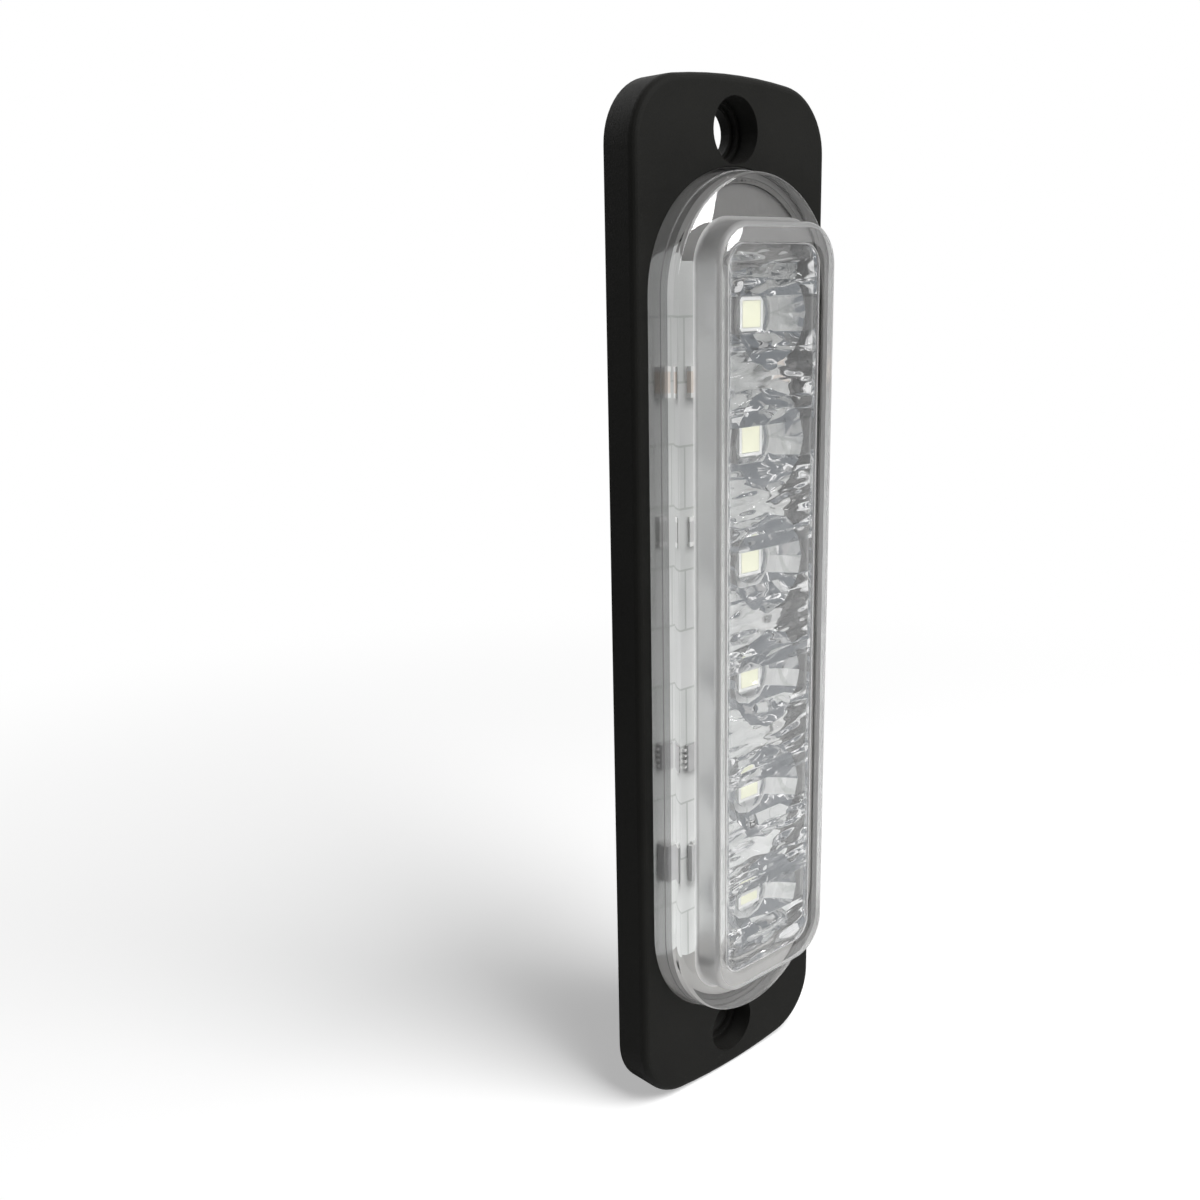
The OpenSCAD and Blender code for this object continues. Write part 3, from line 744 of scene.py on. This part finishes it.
def rippled(material):
    """Flat waves in the acrylic between the LEDs, which break up what shows through."""
    nodes, links = material.node_tree.nodes, material.node_tree.links
    place = nodes.new("ShaderNodeTexCoord")
    stretched = nodes.new("ShaderNodeMapping")
    stretched.inputs["Scale"].default_value = WAVE_SCALE
    ripples = nodes.new("ShaderNodeTexNoise")
    ripples.inputs["Scale"].default_value = 1
    ripples.inputs["Detail"].default_value = 1
    parts = nodes.new("ShaderNodeSeparateXYZ")
    from_gap = nodes.new("ShaderNodeMath")
    from_gap.operation = "PINGPONG"
    from_gap.inputs[1].default_value = LED_PITCH / 2
    in_gap = nodes.new("ShaderNodeMapRange")
    in_gap.inputs["From Min"].default_value = WAVES_END
    in_gap.inputs["From Max"].default_value = WAVES_FULL
    waves = nodes.new("ShaderNodeMath")
    waves.operation = "MULTIPLY"
    bump = nodes.new("ShaderNodeBump")
    bump.inputs["Distance"].default_value = WAVE_DEPTH
    links.new(place.outputs["Object"], stretched.inputs["Vector"])
    links.new(stretched.outputs[0], ripples.inputs["Vector"])
    links.new(place.outputs["Object"], parts.inputs[0])
    links.new(parts.outputs["Z"], from_gap.inputs[0])
    links.new(from_gap.outputs[0], in_gap.inputs["Value"])
    links.new(ripples.outputs["Fac"], waves.inputs[0])
    links.new(in_gap.outputs[0], waves.inputs[1])
    links.new(waves.outputs[0], bump.inputs["Height"])
    links.new(bump.outputs["Normal"], nodes["Principled BSDF"].inputs["Normal"])
    return material


# Sizes, and heights from the back face, in mm. Those of the feet and the LED row are in m.
PLATE_W, PLATE_L, PLATE_CORNER = 13.6, 80, 2
PLATE_Z, FRONT_Z, HORN_Z, HOLLOW_Z = 8.5, 9.4, 3.0, 3.75
HORN_BACK, HORN_FRONT, HOLLOW_R, BULGE = 3.4, 5.5, 2.6, 0.08
PIN_R, PIN_TIP, PIN_ROOT = 0.45, 1.74, 2.9
FACETS, CURVE_STEPS, PIN_STEPS, HOLLOW_STEPS = 12, 8, 24, 48
INTO_PLATE, PAST_BACK = 0.4, 1
FOOT_SIZE, FOOT_FROM_BACK, FOOT_PLACE = (0.008, 0.0062, 0.0012), 0.0058, 0.0374
LED_ROW = [0.033, 0.0198, 0.0066, -0.0066, -0.0198, -0.033]

plate_bm = bmesh.new()
first, last = wall(plate_bm, PLATE_W, PLATE_L, PLATE_CORNER, [(0, PLATE_Z), (0, FRONT_Z)])
bmesh.ops.contextual_create(plate_bm, geom=first[0])
bmesh.ops.contextual_create(plate_bm, geom=last[0])
strip = finish_mesh("strip", plate_bm)
for z in (-FOOT_PLACE, FOOT_PLACE):
    foot_bm = bmesh.new()
    stand = Matrix.Translation((0, -FOOT_FROM_BACK, z)) @ Matrix.Diagonal((*FOOT_SIZE, 1))
    bmesh.ops.create_cube(foot_bm, size=1, matrix=stand)
    cut(strip, finish_mesh("foot", foot_bm), "UNION")
    pin = spun("pin", [(0, PIN_TIP), (PIN_R, PIN_TIP), (PIN_R, PIN_ROOT), (0, PIN_ROOT)], z, PIN_STEPS)
    cut(strip, pin, "UNION")
for z in LED_ROW:
    side = []
    for i in range(CURVE_STEPS + 1):
        r = HORN_BACK + (HORN_FRONT - HORN_BACK) * i / CURVE_STEPS
        share = (r * r - HORN_BACK ** 2) / (HORN_FRONT ** 2 - HORN_BACK ** 2)
        side.append((r, HORN_Z + (PLATE_Z - HORN_Z) * share))
    front = [(HORN_FRONT, PLATE_Z + INTO_PLATE), (0, PLATE_Z + INTO_PLATE)]
    cut(strip, spun("horn", [(0, HORN_Z)] + side + front, z, FACETS), "UNION")
for z in LED_ROW:
    dome = [(HOLLOW_R * (1 - i / CURVE_STEPS), HOLLOW_Z - BULGE * (1 - (1 - i / CURVE_STEPS) ** 2))
            for i in range(CURVE_STEPS + 1)]
    back = [(0, HORN_Z - PAST_BACK), (HOLLOW_R, HORN_Z - PAST_BACK)]
    cut(strip, spun("hollow", back + dome, z, HOLLOW_STEPS), "DIFFERENCE")
strip_bm = bmesh.new()
strip_bm.from_mesh(strip.data)
bmesh.ops.remove_doubles(strip_bm, verts=strip_bm.verts, dist=1e-7)
bmesh.ops.holes_fill(strip_bm, edges=strip_bm.edges, sides=4)
bpy.data.objects.remove(strip)
strip = finish_mesh("collimator_strip", strip_bm, sharp=15)
# The acrylic's rays end after fewer steps, in a darker painted glow.
acrylic = clear_plastic("optic_clear", 1.49, most_steps=6.5, painted_glow_colour=(0.16, 0.175, 0.19))
strip.data.materials.append(rippled(acrylic))
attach(strip, "root")
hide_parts("optic_strip")

# Clear cover: polycarbonate, moulded in one piece: a thick flange with round ends and a raised hollow block,
# whose skirt stands on the ledge over the sealing bead. Flange front and window are polished, the flange's
# side is frosted, the block's rim and walls are hazy, and glue wets the flange's back.

# Width, length and corner radius of each outline, and heights from the back face, in mm
FLANGE, BLOCK = (25.2, 95.1, 12.6), (18.9, 84.8, 4.6)
FLANGE_HOLLOW, BLOCK_HOLLOW = (22.8, 92.7, 11.4), (14.5, 80.4, 2.4)
SKIRT_Z, PARTING_Z, CEILING_Z, FLANGE_Z, BLOCK_CEILING_Z, BLOCK_Z = 3.0, 5.75, 4.6, 7.7, 9.5, 10.6
PARTING_STEP, DRAFT, FROST_TOP, WINDOW_INSET = 0.12, 0.12, (0.2, 6.6), 2.2
FLANGE_EDGE_R, FILLET_R, BLOCK_EDGE_R, HOLLOW_EDGE_R = 0.4, 0.4, 0.6, 0.3
# Places of the finishes in the cover's list of materials, which starts with the polished one
WETTED, SIDE, RIM, WALLS = 1, 2, 3, 4

cover_bm = bmesh.new()
flange_side = [(0, SKIRT_Z), (0, PARTING_Z), (PARTING_STEP, PARTING_Z), FROST_TOP]
outer_foot, frosted_to = wall(cover_bm, *FLANGE, flange_side)
frosted_faces = set(cover_bm.faces)
flange_round = rounded_over(PARTING_STEP + DRAFT, FLANGE_Z, FLANGE_EDGE_R)
_, flange_edge = wall(cover_bm, *FLANGE, flange_round, frosted_to)
block_edge = rounded_over(DRAFT, BLOCK_Z, BLOCK_EDGE_R)
block_foot, *block_side = rounded_up(0, FLANGE_Z, FILLET_R) + block_edge
_, flange_front = wall(cover_bm, *BLOCK, [block_foot], flange_edge)
flange_faces = set(cover_bm.faces)
_, block_front = wall(cover_bm, *BLOCK, block_side, flange_front)
block_walls = set(cover_bm.faces) - flange_faces
_, window = wall(cover_bm, *BLOCK, [(WINDOW_INSET, BLOCK_Z)], block_front)
block_rim = set(cover_bm.faces) - flange_faces - block_walls
bmesh.ops.contextual_create(cover_bm, geom=window[0])
outer_faces = set(cover_bm.faces)
skirt = [(0, SKIRT_Z)] + rounded_over(0, CEILING_Z, HOLLOW_EDGE_R)
_, flange_ceiling = wall(cover_bm, *FLANGE_HOLLOW, skirt, outer_foot)
_, hollow_foot = wall(cover_bm, *BLOCK_HOLLOW, [(0, CEILING_Z)], flange_ceiling)
wetted_faces = set(cover_bm.faces) - outer_faces
block_inside = rounded_over(0, BLOCK_CEILING_Z, HOLLOW_EDGE_R)
_, block_ceiling = wall(cover_bm, *BLOCK_HOLLOW, block_inside, hollow_foot)
bmesh.ops.contextual_create(cover_bm, geom=block_ceiling[0])
for finish, faces in ((WETTED, wetted_faces), (SIDE, frosted_faces), (RIM, block_rim), (WALLS, block_walls)):
    for face in faces:
        face.material_index = finish
cover = finish_mesh("clear_cover", cover_bm)
cover.modifiers.new("even_shading", "WEIGHTED_NORMAL").keep_sharp = True
for material in (
        clear_plastic("cover_clear", 1.58, most_steps=8.5),
        clear_plastic("cover_wetted", 1.0),
        clear_plastic("cover_side", 1.58, haze=0.04, frost=0.75, blur=0.23),
        clear_plastic("cover_rim", 1.58, most_steps=8.5, haze=0.16),
        clear_plastic("cover_walls", 1.58, most_steps=8.5, haze=0.24, shade=0.12, blur=0.36)):
    cover.data.materials.append(material)
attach(cover, "root")
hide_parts("lens_cover")

# Strip lamp: an upright bright panel that lights the clear cover alone. Its lower left corner shows in the
# polished flange as the white patch at the upper left of the cover.
PATCH_CORNER = Vector((-0.0070, -0.0077, 0.0440))
LAMP_W, LAMP_H, LAMP_RADIANCE = 0.044, 0.060, 16
LAMP_AZIMUTH, LAMP_AWAY, LAMP_ABOVE = 45.5, 0.5, Vector((0, 0, 0.0492))

way = towards(LAMP_AZIMUTH, 0)
place = PATCH_CORNER + way * LAMP_AWAY + LAMP_ABOVE
strip_lamp = panel_lamp("strip_lamp", LAMP_W, LAMP_H, LAMP_RADIANCE, way, place)
lights_only(strip_lamp, cover)

bpy.context.scene.view_settings.view_transform = "Standard"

--- What to produce ---
Quote verbatim the opening lines of the listing above, ending with the line where "return material" appears; include both endpoints and nothing more.

--- Task output ---
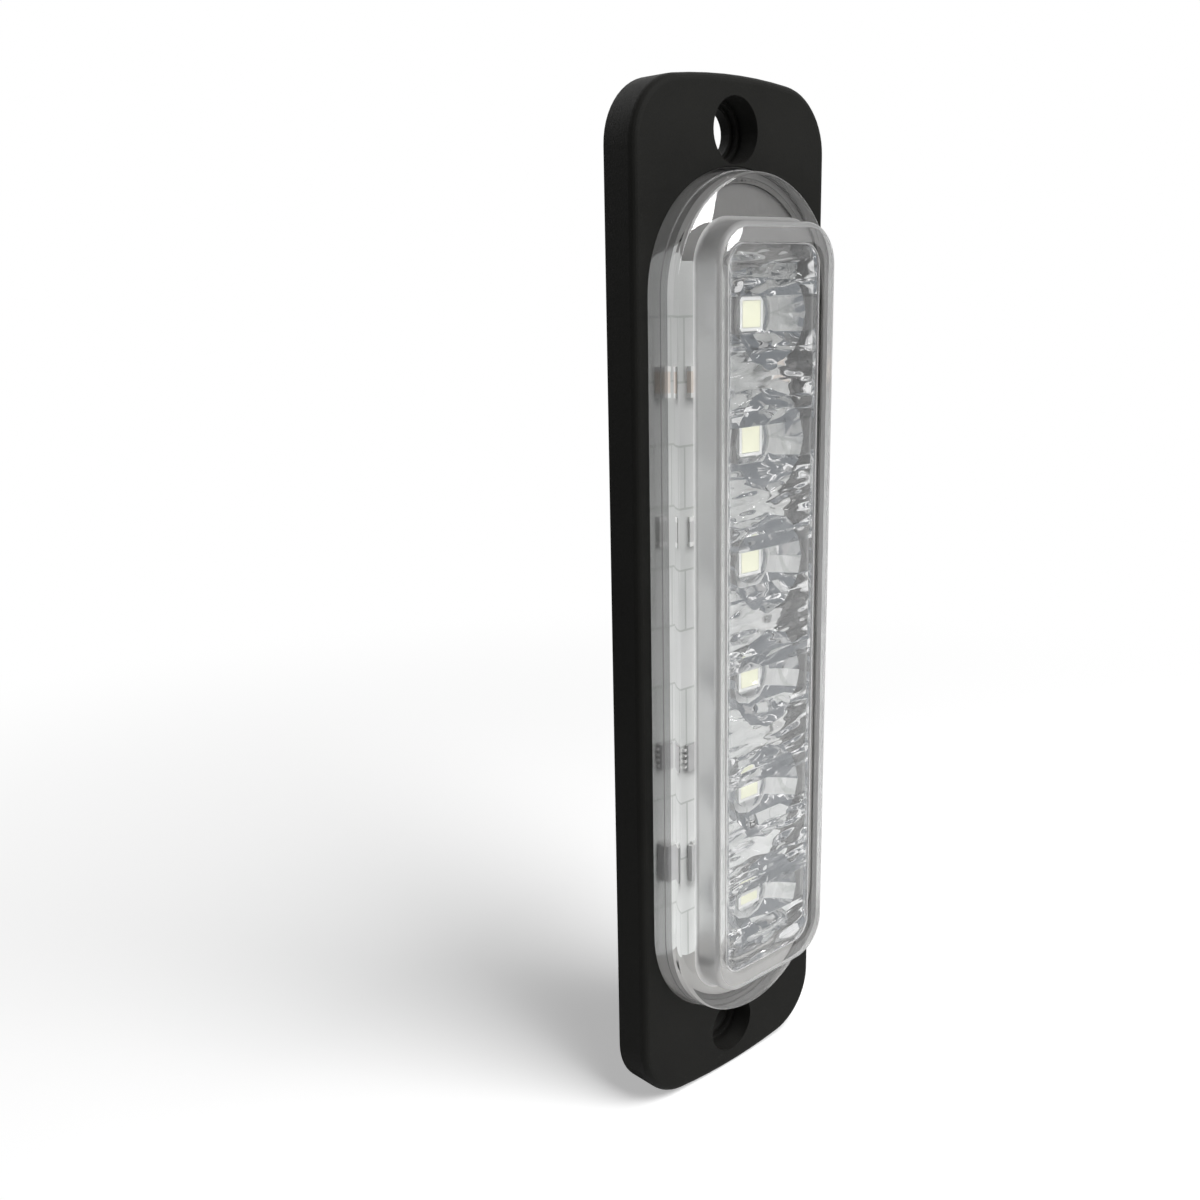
The OpenSCAD and Blender code for this object continues. Write part 3, from line 744 of scene.py on. This part finishes it.
def rippled(material):
    """Flat waves in the acrylic between the LEDs, which break up what shows through."""
    nodes, links = material.node_tree.nodes, material.node_tree.links
    place = nodes.new("ShaderNodeTexCoord")
    stretched = nodes.new("ShaderNodeMapping")
    stretched.inputs["Scale"].default_value = WAVE_SCALE
    ripples = nodes.new("ShaderNodeTexNoise")
    ripples.inputs["Scale"].default_value = 1
    ripples.inputs["Detail"].default_value = 1
    parts = nodes.new("ShaderNodeSeparateXYZ")
    from_gap = nodes.new("ShaderNodeMath")
    from_gap.operation = "PINGPONG"
    from_gap.inputs[1].default_value = LED_PITCH / 2
    in_gap = nodes.new("ShaderNodeMapRange")
    in_gap.inputs["From Min"].default_value = WAVES_END
    in_gap.inputs["From Max"].default_value = WAVES_FULL
    waves = nodes.new("ShaderNodeMath")
    waves.operation = "MULTIPLY"
    bump = nodes.new("ShaderNodeBump")
    bump.inputs["Distance"].default_value = WAVE_DEPTH
    links.new(place.outputs["Object"], stretched.inputs["Vector"])
    links.new(stretched.outputs[0], ripples.inputs["Vector"])
    links.new(place.outputs["Object"], parts.inputs[0])
    links.new(parts.outputs["Z"], from_gap.inputs[0])
    links.new(from_gap.outputs[0], in_gap.inputs["Value"])
    links.new(ripples.outputs["Fac"], waves.inputs[0])
    links.new(in_gap.outputs[0], waves.inputs[1])
    links.new(waves.outputs[0], bump.inputs["Height"])
    links.new(bump.outputs["Normal"], nodes["Principled BSDF"].inputs["Normal"])
    return material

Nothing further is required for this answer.